The Sunday Post (Newcastle)

DECISION TIME

- with Agnes Stevenson

Choosing what to plant is a real growing concern.

IT’S that time of year again, when the number of seed catalogues piled up on the kitchen table is only outdone by the numbers stuffed down the side of the sofa.

This year I’ve tried to limit myself to things that I know will grow well in my garden (primulas, anemones, astilbes and astrantias) and not be seduced by anything tricky or fussy like a pomegranat­e or a monkey puzzle tree.

Do I have the patience to wait five years for a seed-raised agapanthus to open its first flower? Probably not, but that hasn’t stopped them from appearing on my list.

And am I really going to buy more hellebore seed when the ones that already grow in the garden will start producing their own seeds the moment they stop flowering? I might – you can never have too many hellebores.

Then there are the vegetables.

Why grow red tomatoes when you can have ones with green and brown skins? Or carrots shaped like golf balls? Or beetroot with candy stripes?

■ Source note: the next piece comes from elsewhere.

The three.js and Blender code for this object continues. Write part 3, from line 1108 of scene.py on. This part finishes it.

Compared to what’s on offer in the supermarke­t, seeds are a passport to a whole new world of colours and flavours, and it’s the same with cut flowers.

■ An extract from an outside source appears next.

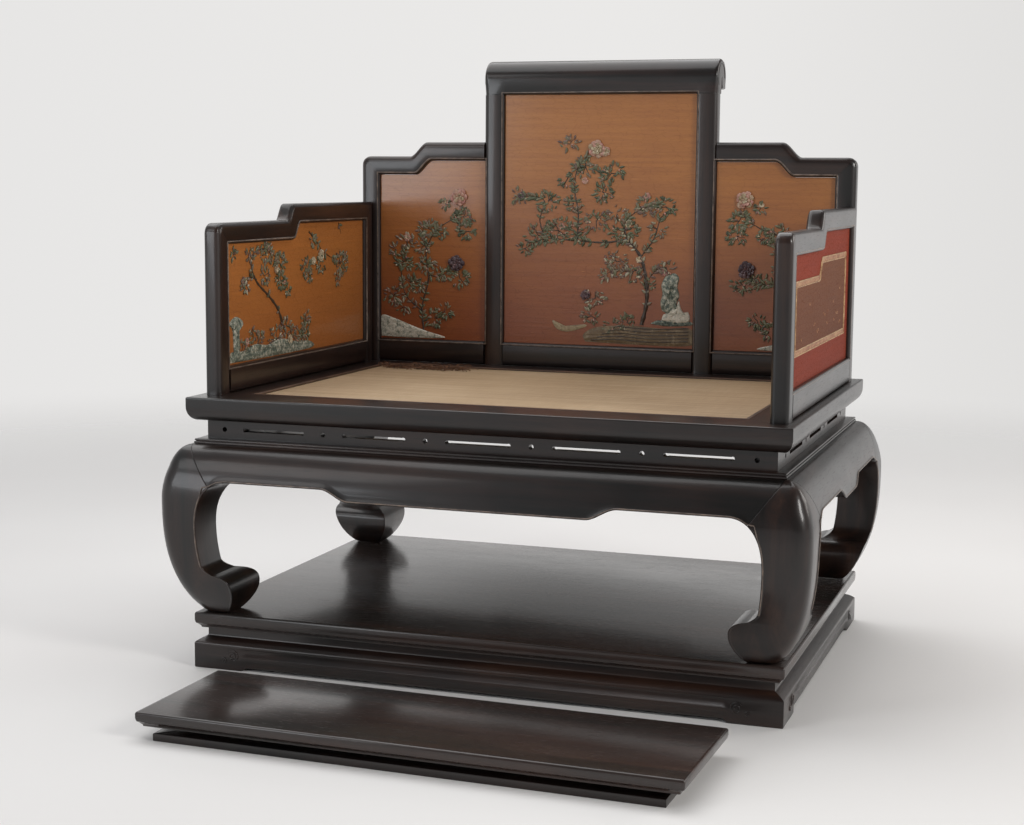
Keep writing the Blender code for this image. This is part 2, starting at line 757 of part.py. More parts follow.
def stem_figures(points, width):
    """A tapering stem, as one ribbon outline."""
    path = smooth_path(points, 2)
    left = []
    right = []
    for i, here in enumerate(path):
        ahead = path[min(i + 1, len(path) - 1)]
        behind = path[max(i - 1, 0)]
        run = (ahead - behind).normalized()
        across = Vector((-run.y, run.x)) * width * (1 - 0.7 * i / len(path)) / 2
        left.append(tuple(here + across))
        right.append(tuple(here - across))
    return [(left + right[::-1], INLAY_RISE * 0.7)]


def leaf(at, heading, length=LEAF_LENGTH):
    """A pointed leaf that starts at a point and lies along a heading in degrees."""
    run = Vector((math.cos(math.radians(heading)), math.sin(math.radians(heading))))
    across = Vector((-run.y, run.x)) * LEAF_WIDTH / 2 * length / LEAF_LENGTH
    base = Vector(at)
    middle = base + run * length * 0.45
    outline = [base, middle - across, base + run * length, middle + across]
    return [tuple(point) for point in outline], INLAY_RISE


def leafy_stem(points, width=STEM_WIDTH, start=FIRST_LEAF):
    """A stem with leaves to the left and right by turns."""
    figures = stem_figures(points, width)
    path = smooth_path(points, 12)
    walked = 0.0
    total = sum((b - a).length for a, b in zip(path, path[1:]))
    following = total * start
    side = 1
    for here, ahead in zip(path, path[1:]):
        walked += (ahead - here).length
        if walked >= following:
            heading = math.degrees(math.atan2(ahead.y - here.y, ahead.x - here.x))
            figures.append(leaf(here, heading + LEAF_ANGLE * side))
            following += LEAF_SPACING
            side = -side
    return figures


def blossom(centre, radius):
    """A round blossom. The larger ones have a smaller, higher disc at the heart."""
    outer = arc(centre, radius, 0, 360 - 360 / BLOSSOM_SIDES, BLOSSOM_SIDES - 1)
    if radius < BLOSSOM_HEART_FROM:
        return [(outer, INLAY_RISE)]
    inner = arc(centre, radius * 0.55, 20, 290, 3)
    return [(outer, INLAY_RISE), (inner, INLAY_RISE * 1.6)]


def mound(centre, half_width, height, bumps, rise=INLAY_RISE):
    """A rock or a bank of earth: flat below, with a bumpy top."""
    steps = 3 * bumps
    top = []
    for i in range(steps + 1):
        t = i / steps
        swell = math.sin(math.pi * t) ** 0.6
        bump = 0.82 + 0.18 * math.cos(2 * math.pi * bumps * t)
        top.append((centre[0] + half_width * (1 - 2 * t), centre[1] + height * swell * bump))
    return [(top, rise)]


def centre_picture(width, height):
    """A flowering tree that leans left from a bank with a rock, at the lower right."""
    figures = []
    bank = height * 0.05
    figures += mound((width * 0.76, bank), width * 0.20, height * 0.07, 3)
    figures += mound((width * 0.36, bank), width * 0.12, height * 0.03, 2)
    rock_foot = (width * 0.885, bank + height * 0.05)
    figures += mound(rock_foot, width * 0.055, height * 0.16, 2, INLAY_RISE * 1.5)
    trunk = [
        (0.71, 0.12), (0.70, 0.24), (0.64, 0.36), (0.55, 0.46),
        (0.45, 0.54), (0.40, 0.64), (0.43, 0.75),
    ]
    boughs = [
        [(0.60, 0.42), (0.45, 0.45), (0.28, 0.44), (0.10, 0.47)],
        [(0.69, 0.28), (0.76, 0.38), (0.85, 0.44), (0.92, 0.54)],
        [(0.41, 0.62), (0.30, 0.66), (0.24, 0.72)],
        [(0.58, 0.45), (0.63, 0.54), (0.72, 0.60)],
        [(0.42, 0.70), (0.50, 0.74), (0.54, 0.79)],
        [(0.40, 0.45), (0.32, 0.52), (0.22, 0.57)],
    ]
    scaled = [[(s * width, t * height) for s, t in line] for line in [trunk] + boughs]
    for order, line in enumerate(scaled):
        figures += leafy_stem(line, STEM_WIDTH * (1.3 if order == 0 else 0.8))
    blossoms = (
        (0.45, 0.80, 0.026), (0.10, 0.50, 0.014), (0.72, 0.62, 0.017), (0.30, 0.47, 0.014),
        (0.92, 0.56, 0.014), (0.52, 0.55, 0.013),
    )
    for s, t, size in blossoms:
        figures += blossom((s * width, t * height), size)
    shrub = [(width * 0.50, bank), (width * 0.47, height * 0.13), (width * 0.43, height * 0.17)]
    figures += leafy_stem(shrub, STEM_WIDTH * 0.6, SHRUB_FIRST_LEAF)
    return figures


def side_picture(width, height):
    """Peonies on tall stems above a rock slope, for one side bay of the back."""
    figures = mound((width * 0.30, height * 0.02), width * 0.29, height * 0.12, 2, INLAY_RISE * 1.5)
    figures += mound((width * 0.74, height * 0.02), width * 0.16, height * 0.05, 2)
    stems = [
        [(0.55, 0.05), (0.50, 0.25), (0.56, 0.45), (0.68, 0.62), (0.72, 0.80)],
        [(0.52, 0.20), (0.32, 0.32), (0.16, 0.40)],
        [(0.55, 0.40), (0.38, 0.52), (0.34, 0.64)],
        [(0.52, 0.28), (0.68, 0.38), (0.82, 0.42)],
    ]
    for line in stems:
        figures += leafy_stem([(s * width, t * height) for s, t in line])
    blossoms = (
        (0.74, 0.84, 0.026), (0.76, 0.44, 0.022), (0.34, 0.66, 0.014), (0.16, 0.42, 0.014))
    for s, t, size in blossoms:
        figures += blossom((s * width, t * height), size)
    return figures


def arm_picture(width, height):
    """An old tree over rocks and shrubs, and a hanging bough, for the inside of an arm."""
    figures = mound((width * 0.28, height * 0.02), width * 0.24, height * 0.10, 3)
    figures += mound((width * 0.12, height * 0.10), width * 0.05, height * 0.20, 2, INLAY_RISE * 1.5)
    stems = [
        [(0.30, 0.10), (0.24, 0.30), (0.34, 0.48), (0.26, 0.66), (0.38, 0.80)],
        [(0.30, 0.42), (0.44, 0.52), (0.52, 0.46)],
        [(0.98, 0.90), (0.82, 0.78), (0.66, 0.80), (0.56, 0.72)],
        [(0.84, 0.79), (0.80, 0.64), (0.72, 0.58)],
        [(0.40, 0.08), (0.50, 0.20), (0.58, 0.16)],
    ]
    for line in stems:
        figures += leafy_stem([(s * width, t * height) for s, t in line], STEM_WIDTH * 0.9)
    blossoms = (
        (0.38, 0.82, 0.017), (0.66, 0.80, 0.016), (0.56, 0.18, 0.013), (0.20, 0.62, 0.013))
    for s, t, size in blossoms:
        figures += blossom((s * width, t * height), size)
    return figures


def inlaid_panel(name, outline, place, figures, face, surface, origin, mirrored):
    """A panel board with its inlay fused to the side that faces the seat.

    Depths run from the frame's front face, at 0, towards its back. The face is the depth of
    the panel's show side.
    """
    board = finish(name, plate(outline, place, face, face + PANEL_THICK), surface, origin)
    left = min(s for s, t in outline)
    right = max(s for s, t in outline)
    floor = min(t for s, t in outline)

    def raised(s, t, rise):
        along = right - s if mirrored else left + s
        return place(along, floor + t, face - rise)

    guide = finish("guide_" + name, prism_bodies(figures, raised), surface, origin)
    boolean(board, guide, "UNION")


def build_arms(wood, lacquer, origin):
    """Both arms. Their panels show to the seat, and their frames are finished on both sides."""
    span = BACK_FRONT - ARM_FRONT
    near_post, top_rail, far_post, bottom_rail, panel = stepped_bay(
        ARM_LOW, ARM_HIGH, ARM_STEP_FROM_FRONT, ARM_STEP_RUN, ARM_PANEL_STEP_LAG,
        span - GAP, FRAME_MEMBER, FRAME_MEMBER, True)
    panel_face = (ARM_THICK - PANEL_THICK) / 2
    for name, sign in (("left", -1), ("right", 1)):
        inner = ARM_OUTER - ARM_THICK

        def place(s, t, depth, sign=sign, inner=inner):
            return Vector((sign * (inner + depth), ARM_FRONT + s, SEAT_TOP + t))

        for piece, outline in (("front_post", near_post), ("top_rail", top_rail),
                               ("rear_post", far_post), ("bottom_rail", bottom_rail)):
            finish(f"{name}_arm_{piece}", plate(outline, place, 0, ARM_THICK), wood, origin)
        width = span - 2 * FRAME_MEMBER
        figures = arm_picture(width, ARM_LOW - FRAME_MEMBER - BOTTOM_RAIL)
        inlaid_panel(f"{name}_arm_panel", panel, place, figures, panel_face, lacquer, origin, False)


def crest_profile():
    """The rolled-over top rail in section, as (depth behind the back's face, height)."""
    centre = (CREST_RADIUS, CREST_TOP - CREST_RADIUS)
    hollow = (BACK_THICK + CREST_HOLLOW / 2, CREST_TOP - CREST_RADIUS)
    lip = CREST_TOP - CREST_LIP
    points = [(0.0, CENTRE_OPENING_TOP)]
    points += arc(centre, CREST_RADIUS, 180, 0, 12)
    points += [
        (2 * CREST_RADIUS - CREST_LIP_ROUND, lip + CREST_LIP_ROUND),
        (2 * CREST_RADIUS - CREST_LIP_ROUND * 3, lip),
        (BACK_THICK + CREST_HOLLOW, lip + CREST_LIP_ROUND * 2),
    ]
    points += arc(hollow, CREST_HOLLOW / 2, 0, 180, 4)
    points.append((BACK_THICK, CENTRE_OPENING_TOP))
    return points


def build_back(wood, lacquer, origin):
    """The three bays of the back and the rolled crest."""
    def place(s, t, depth, sign=1):
        return Vector((sign * s, BACK_FRONT + depth, SEAT_TOP + t))

    stile_inner = STILE_OUTER - STILE_WIDTH
    panel_face = (BACK_THICK - PANEL_THICK) / 2
    bay = BACK_HALF_WIDTH - STILE_OUTER - GAP
    near_post, top_rail, _, bottom_rail, panel = stepped_bay(
        BACK_LOW, BACK_HIGH, BACK_STEP_FROM_OUTER, BACK_STEP_RUN, BACK_PANEL_STEP_LAG,
        bay, BACK_MEMBER, 0.0, False)
    for name, sign in (("left", -1), ("right", 1)):
        def bay_place(s, t, depth, sign=sign):
            return place(BACK_HALF_WIDTH - s, t, depth, sign)

        for piece, outline in (("outer_post", near_post), ("top_rail", top_rail),
                               ("bottom_rail", bottom_rail)):
            finish(f"back_{name}_{piece}", plate(outline, bay_place, 0, BACK_THICK), wood, origin)
        width = bay - BACK_MEMBER
        figures = side_picture(width, BACK_LOW - FRAME_MEMBER - BOTTOM_RAIL)
        inlaid_panel(
            f"back_{name}_panel", panel, bay_place, figures, panel_face, lacquer, origin, sign > 0)
        stile = [
            (stile_inner, GAP), (stile_inner, CENTRE_OPENING_TOP - GAP),
            (STILE_OUTER, CENTRE_OPENING_TOP - GAP), (STILE_OUTER, GAP),
        ]
        bm = loft([[place(s, t, d, sign) for s, t in stile] for d in (0, BACK_THICK)])
        finish(f"back_{name}_stile", bm, wood, origin)

    sections = []
    for s in (-STILE_OUTER, STILE_OUTER):
        sections.append([place(s, t, depth) for depth, t in crest_profile()])
    finish("back_crest", loft(sections), wood, origin, math.radians(35))

    opening = stile_inner - GAP
    rail = [(-opening, GAP), (-opening, BOTTOM_RAIL), (opening, BOTTOM_RAIL), (opening, GAP)]
    finish("back_centre_bottom_rail", plate(rail, place, 0, BACK_THICK), wood, origin)
    floor = BOTTOM_RAIL + GAP
    top = CENTRE_OPENING_TOP - GAP
    panel = [(-opening, floor), (-opening, top), (opening, top), (opening, floor)]
    figures = centre_picture(2 * opening, top - floor)
    inlaid_panel("back_centre_panel", panel, place, figures, panel_face, lacquer, origin, False)


def middle():
    """How far behind the platform's centre the middle of the whole set lies."""
    turn = math.radians(FOOTREST_TURN)
    reach = FOOTREST_DEPTH / 2 * math.cos(turn) + FOOTREST_WIDTH / 2 * abs(math.sin(turn))
    front = FOOTREST_FRONT + FOOTREST_DEPTH / 2 - reach
    bead = leg_outer(ARCH_TOP_HEIGHT - APRON_LOBE_DROP) + APRON_BEAD_RISE
    rear = MOULDING_HALF_Y - SEAT_SET_FORWARD + bead
    return (front + rear) / 2


def build():
    """Clear the scene and build the whole throne."""
    for stale in list(bpy.data.objects):
        bpy.data.objects.remove(stale, do_unlink=True)
    wood = material("dark_hardwood", (0.045, 0.028, 0.024), 0.32)
    lacquer = material("orange_lacquer", (0.42, 0.17, 0.045), 0.38)
    cane = material("woven_cane", (0.52, 0.40, 0.25), 0.70)
    strip_wood = material("strip_wood", (0.16, 0.09, 0.05), 0.50)
    origin = bpy.data.objects.new("throne_origin", None)
    bpy.context.scene.collection.objects.link(origin)
    origin.location = (0, -middle(), 0)
    build_platform(wood, origin)
    build_footrest(wood, origin)
    build_legs(wood, origin)
    build_aprons(wood, origin)
    build_seat(wood, cane, strip_wood, origin)
    build_arms(wood, lacquer, origin)
    build_back(wood, lacquer, origin)
    bpy.context.view_layer.update()


build()
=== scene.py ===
"""A dark hardwood throne with inlaid lacquer panels, on its platform, with its footrest before it.

Lengths are in metres, Z is up and the throne faces -Y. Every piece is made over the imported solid
that it stands for, and the sections follow the throne as it is put together, from the floor up.
"""
import json
import math
import random

import bmesh
import bpy
from mathutils import Matrix, Vector

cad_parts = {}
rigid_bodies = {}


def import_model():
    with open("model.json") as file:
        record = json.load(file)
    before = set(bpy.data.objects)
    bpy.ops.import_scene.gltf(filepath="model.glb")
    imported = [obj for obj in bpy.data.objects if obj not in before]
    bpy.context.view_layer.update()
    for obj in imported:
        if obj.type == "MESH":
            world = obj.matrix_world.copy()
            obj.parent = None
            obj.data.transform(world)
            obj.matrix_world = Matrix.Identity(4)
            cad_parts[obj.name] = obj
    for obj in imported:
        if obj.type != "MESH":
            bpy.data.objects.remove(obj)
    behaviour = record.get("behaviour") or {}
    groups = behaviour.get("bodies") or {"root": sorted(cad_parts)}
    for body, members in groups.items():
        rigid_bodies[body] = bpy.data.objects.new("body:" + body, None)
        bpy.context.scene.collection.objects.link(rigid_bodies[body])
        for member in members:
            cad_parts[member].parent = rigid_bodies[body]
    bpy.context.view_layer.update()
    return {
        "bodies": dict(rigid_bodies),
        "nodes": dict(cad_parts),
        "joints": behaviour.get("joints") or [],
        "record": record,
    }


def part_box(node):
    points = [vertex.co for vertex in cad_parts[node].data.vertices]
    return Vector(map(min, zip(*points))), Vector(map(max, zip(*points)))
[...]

All kinds of pretty things like cosmos and poppies are ridiculous­ly easy to grow but hard to find if you don’t raise them yourself. Shop-bought flowers have been bred to last for as long as possible but somewhere along the way they’ve lost their natural scent and grace.

The same can’t be said for the ones you pick from your own garden and if in three or four days these shed their petals it doesn’t matter, each little packet contains enough seed to raise dozens of flowers, so you can just go out and pick some more.

I like to grow perennials from seed. Not all are easy – some need a period of chilling to nudge them into germinatio­n, others need heat – but a surprising number will grow without any special treatment.

Start now and, in a couple of years, your garden could be filled with all sorts of delightful things for just a little effort and not much cost.

Or how about growing your own forest? I have gardening friends who’ve become hooked on raising trees from seed and who swear that these grow into hardier specimens than those bought when they are a few years old.

Trees take even more patience than agapanthus­es, which is why I don’t have any in my nursery plot, but I do have lots of euphorbias, anemones, violas and oriental poppies that all started off as not much more than a pinch of dust.

In anticipati­on of this year’s sowing season I’ve been cleaning out seed trays and stockpilin­g seed compost, stashing it in a corner of the kitchen to allow it to warm up.

Now all that remains to be done is to whittle my seed order down from 47 different kinds of flowers and veg to a more realistic number – that’s the bit that I find tough.